11 de junio de 2014
Mientras transcurre el primer tramo de la máxima cita futbolística, esa que sucede cada cuatro años, concita fuertes adhesiones y moviliza cifras fabulosas de dinero, el país anfitrión enfrenta retos que exceden a su suerte deportiva.
El Mundial de Brasil –señalado como el más caro de la historia, dado que triplica la inversión de Alemania en 2006 y cuadriplica la de Sudáfrica en 2010– suscitó extendidas protestas de alto impacto político y social, desafiando al gobierno de Dilma Rousseff, como consecuencia del malestar de amplios sectores que han cuestionado los gastos excesivos para la realización del evento deportivo –casi 12.ooo millones de dólares– en perjuicio de áreas importantes como la salud, la educación, el transporte y la vivienda, entre otras.
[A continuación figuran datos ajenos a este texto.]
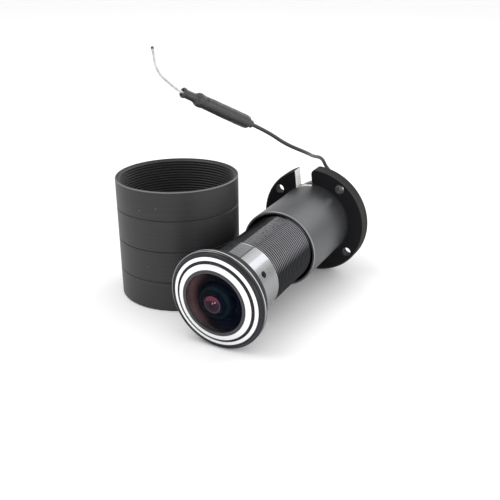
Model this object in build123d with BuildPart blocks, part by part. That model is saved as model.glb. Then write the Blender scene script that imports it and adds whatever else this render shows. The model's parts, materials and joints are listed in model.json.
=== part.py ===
"""Door viewer with a camera inside, lying on its two rims beside its loose rear cover.

The viewer is turned work on one axis. Stations are distances along that axis, from the
bezel's rim plane (0) towards the room side (+). Outlines of turned pieces are given as
(radius, station) points. All sizes are in millimetres, +Z is up, and the floor is Z = 0.
"""

from build123d import *
from math import asin, atan2, cos, pi, radians, sin, sqrt, tan
import os

os.makedirs("parts", exist_ok=True)

# ---- Driving dimensions -----------------------------------------------------------------

# Bezel and trim
bezel_radius = 16.5
bezel_depth = 2.7
rim_round = 0.8
boss_end = 14.5
trim_outer = (13.75, 14.85)
trim_inner = (11.15, 12.8)
retainer_radius = 11.1

# Lens
glass_radius = 9.9
glass_visible_radius = 9.6
glass_rear = 1.4
cell_front = 2.45
sensor_face = 27.4

# Barrel
barrel_bore = 10.6
collar_radius = 12.1
collar_end = 18.75
thread_radius = 12.0
thread_depth = 0.6
thread_pitch = 1.0
thread_turns = 64
barrel_end = 84.0
flat_distance = 11.82
flat_angle = 84
set_screw_angle = 30.4
set_screw_station = 12.0
set_screw_radius = 1.1
gasket_radius = 15.0
gasket_end = 6.0

# Clamp tube and its flange
tube_mouth = 42.0
tube_radius = 13.9
tube_bore = 13.1
lip_bore = 12.1
flange_front = 70.8
flange_rear = 75.1
flange_radius = 20.4
rim_thread_depth = 0.5
screw_circle_radius = 17.5
screw_hole_radius = 1.7
screw_angle = 52.6
notch_width = 6.6
notch_angle = 95
notch_offset = 2.46
notch_bottom = 12.7
notch_corner = 2.1

# Lock nut
nut_bore = 12.05
nut_radius = 13.3
nut_length = 4.5
nut_gap = 0.1

# Main board and what sits on it
board_width = 17.0
board_front = 33.0
board_rear = 81.0
board_thickness = 1.0
plate_thickness = 1.5
usb_x = -4.2
button_x = 6.2
button_height = 0.8
button_radius = 0.6
button_proud = 0.3
lead_x = 3.4
lead_height = 2.0
lead_radius = 0.685
running_gap = 0.05

# Rear cover
cover_radius = 21.6
cover_height = 43.0
cover_floor = 1.5
cover_thread_root = 20.6
cover_thread_turns = 32
groove_heights = (10.6, 21.8, 32.9)
cover_offset = (-36.3, 34.2)

# Antenna. Points are (x, y, z) from the floor under the rim centre.
sleeve_start = (-16.3, 50.1, 60.05)
sleeve_direction = (-0.4124, -0.7869, 0.4590)
sleeve_radius = 2.35
sleeve_length = 23.7
tip_radius = 1.5
tip_end = 28.6
neck_length = 1.9
bore_depth = 2.1
wire_radius = 0.42
lead_route = [
    (3.6, 88.2, 23.2),
    (3.1, 91.8, 25.0),
    (1.2, 94.2, 27.8),
    (-1.3, 94.6, 31.1),
    (-4.5, 92.4, 35.1),
    (-5.1, 89.3, 39.8),
    (-6.0, 82.2, 41.9),
    (-4.1, 73.3, 45.4),
    (-7.9, 62.3, 50.8),
    (-12.4, 57.5, 55.7),
]
wire_route = [
    (-29.4, 23.0, 76.4),
    (-31.5, 20.9, 79.2),
    (-32.9, 20.5, 82.1),
    (-34.1, 21.5, 85.2),
    (-34.9, 22.1, 87.2),
]

# ---- Frame ------------------------------------------------------------------------------

# The viewer rests on the bezel's rim and on the flange's rim, so its axis rises to the rear.
tilt = atan2(flange_radius - bezel_radius, flange_front + 0.2 - rim_round)
viewer_x, viewer_y = 18.75, -39.94
rim_height = bezel_radius * cos(tilt) - rim_round * sin(tilt)

rim_centre = Vector(viewer_x, viewer_y, rim_height)
rearward = Vector(0, cos(tilt), sin(tilt))
viewer_axis = Axis(rim_centre, rearward)

# Local x is the radius and local y the station; its normal is the viewer's own "up".
radial_plane = Plane(origin=rim_centre, x_dir=(1, 0, 0), z_dir=(0, -sin(tilt), cos(tilt)))
# Local x is the station and local y the height over the axis.
side_plane = Plane(origin=rim_centre, x_dir=rearward, z_dir=(1, 0, 0))


def section(station, angle=0):
    """Plane across the axis, seen from the front: local x to the right, or turned up by an angle."""
    right, up = Vector(1, 0, 0), Vector(0, -sin(tilt), cos(tilt))
    outward = right * cos(radians(angle)) + up * sin(radians(angle))
    return Plane(origin=rim_centre + rearward * station, x_dir=outward, z_dir=-rearward)


def spoke(angle, station):
    """Plane on the axis at a station, whose normal points outwards at the given angle."""
    flat = section(station, angle)
    return Plane(origin=flat.origin, x_dir=rearward, z_dir=flat.x_dir)


def lens_surface(edge_radius, edge_station, apex_station):
    """Half of a spherical surface, from its apex on the axis to its edge."""
    sag = edge_station - apex_station
    curvature = (edge_radius**2 + sag**2) / (2 * sag)
    half = asin(edge_radius / abs(curvature)) / 2
    middle = (abs(curvature) * sin(half), apex_station + curvature * (1 - cos(half)))
    ThreePointArc((0, apex_station), middle, (edge_radius, edge_station))


def thread_outline(end_radius, middle_radius, start, pitch, turns):
    """Zigzag of thread rings as (radius, station) points, from one end radius to the last."""
    points = [(end_radius, start)]
    for turn in range(turns):
        points.append((middle_radius, start + (turn + 0.5) * pitch))
        points.append((end_radius, start + (turn + 1) * pitch))
    return points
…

Uno de los epicentros del reclamo ha sido el estado de San Pablo. Allí, el Movimiento de Trabajadores Sin Techo (MTST), puso en marcha bloqueos de rutas y movilizaciones que no han pasado desapercibidas para el gobierno brasileño. En el barrio Itaquera, cerca del estadio Arena Corinthians, un grupo numeroso de familias montó un campamento como parte de su campaña en reclamo de vivienda digna bajo la consigna «Mundial sin pueblo, estoy en la calle de nuevo». Otro foco de protesta es Río de Janeiro, ciudad que albergará la gran final el próximo 13 de julio en el mítico Estadio Maracaná. Además de una prolongada huelga de choferes de ómnibus y numerosas movilizaciones –una de ellas de docentes, reprimida por la policía–, días antes del inicio de la copa hubo una «guerra de carteles» alusivos a la competencia. Un mural de la estrella brasileña Neymar fue cambiado por inscripciones del grupo anarquista Black Blocs, que se opone a la realización del Mundial y pintó sobre la cabeza del astro un pasamontaña negro –así se identifica el citado grupo– y graffitis contra la FIFA y el gobierno.
Brasilia es otro estado cercado por protestas y cuestionamientos. La construcción del estadio Mané Garrincha le implicó al Estado desembolsar una cifra cercana a los 900 millones de dólares –es el segundo más caro de la historia–, lo que desató fuertes protestas teniendo en cuenta que el presupuesto inicial era de 300 millones de dólares y que esa ciudad no cuenta con un club de fútbol profesional relevante que justifique esa inversión. La capital del país organizador fue escenario de una feroz represión por parte de la policía a grupos indígenas que, en una de las tantas acciones contra la realización del Mundial, se sumaron a la manifestación para protestar contra una serie de proyectos de ley que limitan el control de sus tierras ancestrales.
En medio de un clima tenso, la presidenta Rousseff dispuso un megaoperativo de seguridad para custodiar, en sus traslados y centros de entrenamiento, a los 32 planteles deportivos participantes, así como a dirigentes de la FIFA; medidas, al cabo, que buscan garantizar el desarrollo normal de una competencia que habitualmente trasciende el plano deportivo. Un mundial donde conviven el interés por disfrutar a las grandes figuras de la época y el entusiasmo de un pueblo futbolero por excelencia con el profundo descontento de vastos sectores sociales, inmersos en una festividad que no los incluye y protagonistas de un evento que también se juega en la calle.